Yes and no. They had a different relationship with their surroundings, their groups of friends, concerns that are specific to growing up in New York City; concerns totally distinct from the ones I had in the suburbs. But there are of course the common things we all deal with as teenager: social acceptance, experimentation with drugs and sex, restlessness and boredom. We were very close in age – they were seventeen and eighteen, and I was twenty-one – so in many ways we were equals, which is part of why the images look the way they look.
Emily in her Bedroom is a photography that is part of Right After. I think that this photo represents the essence that you wanted to capture.
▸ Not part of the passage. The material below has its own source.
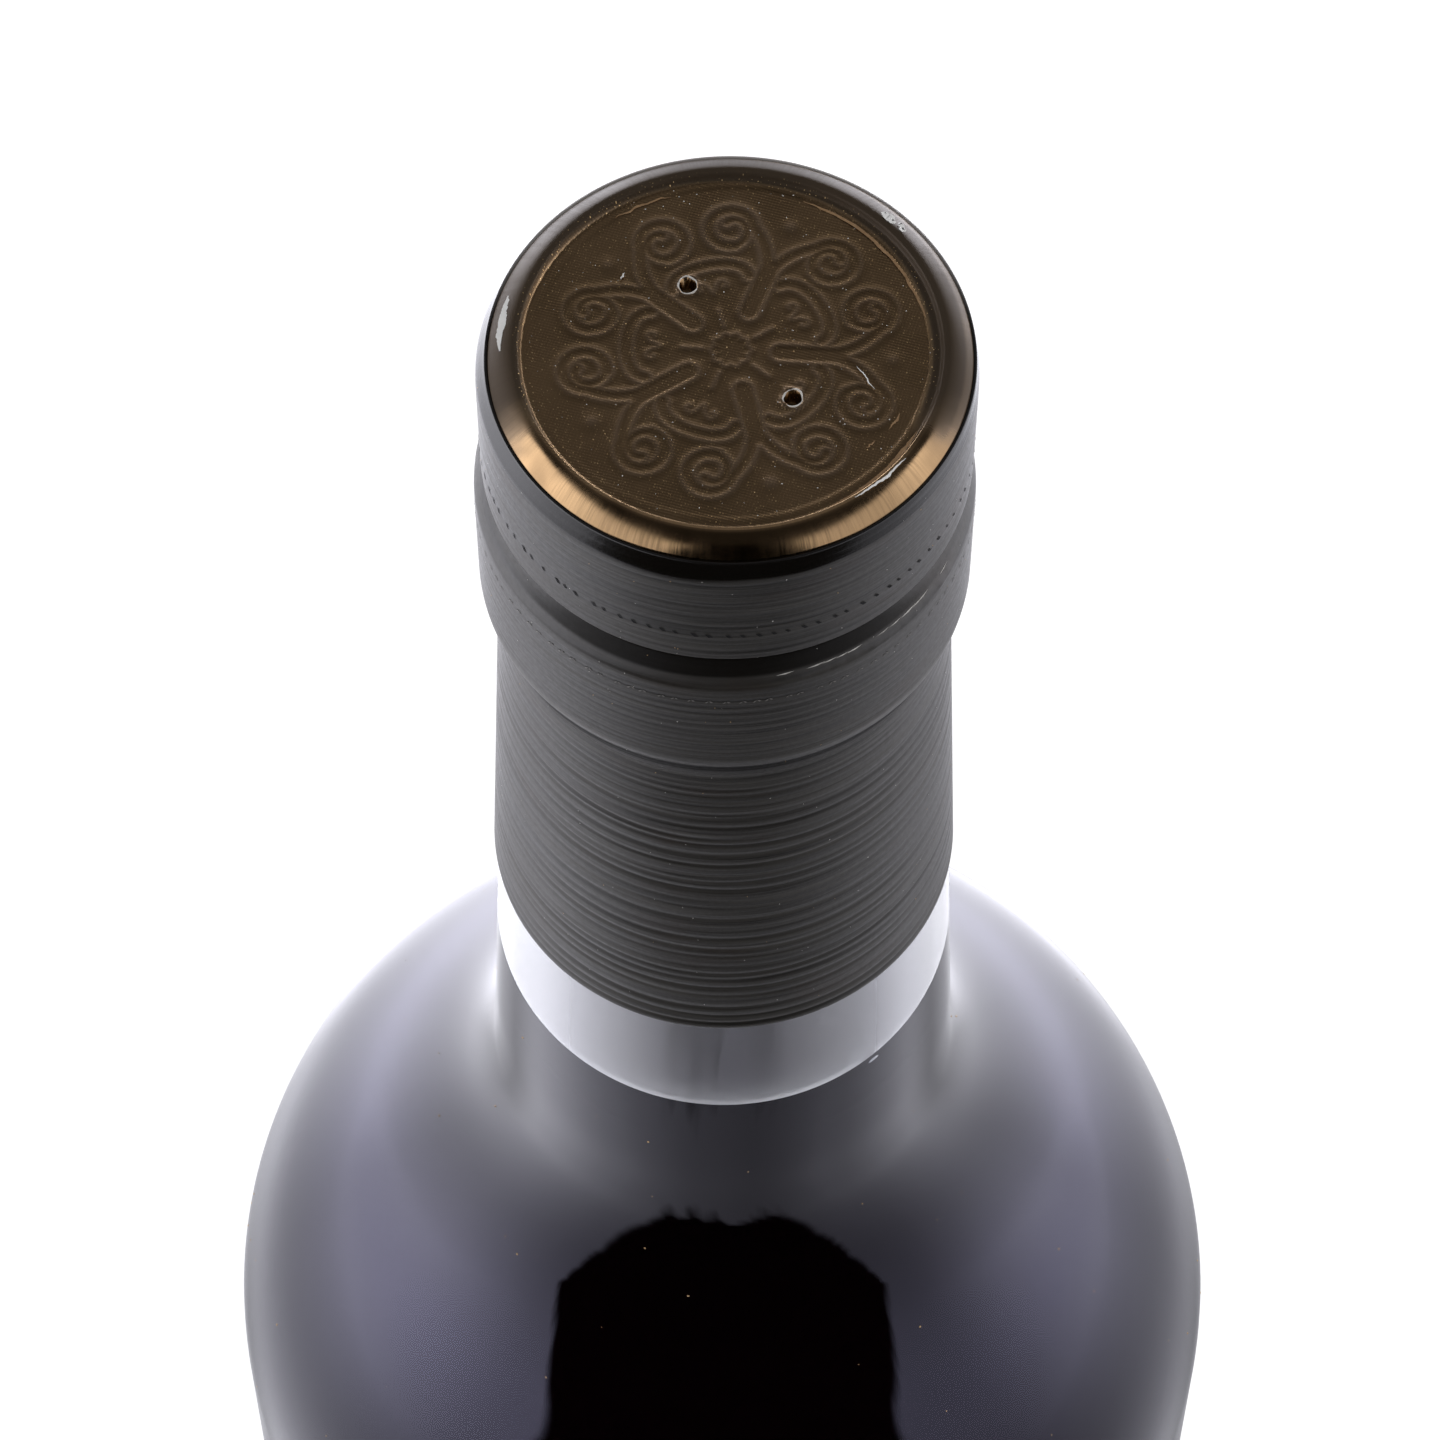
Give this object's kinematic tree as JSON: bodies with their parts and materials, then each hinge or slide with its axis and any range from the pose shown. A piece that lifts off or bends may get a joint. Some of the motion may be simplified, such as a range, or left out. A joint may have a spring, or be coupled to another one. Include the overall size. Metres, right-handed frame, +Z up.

In this picture we can appreciate the different stages that a person goes through, the passage from childhood to adolescence and from adolescence to adulthood. Do you agree with that?
I do, although I don’t think that image captures the emotionality of the project or the complexity of what happens when you become fully aware of the outside world looking at you and making judgments and decisions about you, or what happens when you realize that you are moving from a world of comfort and familiarity to a world of unknown experiences. I think Emily in Union Square, or perhaps Matt, Will, Henry and Ray are better examples of this.
What can we except from Collin LaFleche in the future?
I am nearly finished with a film, part documentary and part fiction. I’m hoping to release it this year. It was filmed in Japan, Mexico, and around the United States.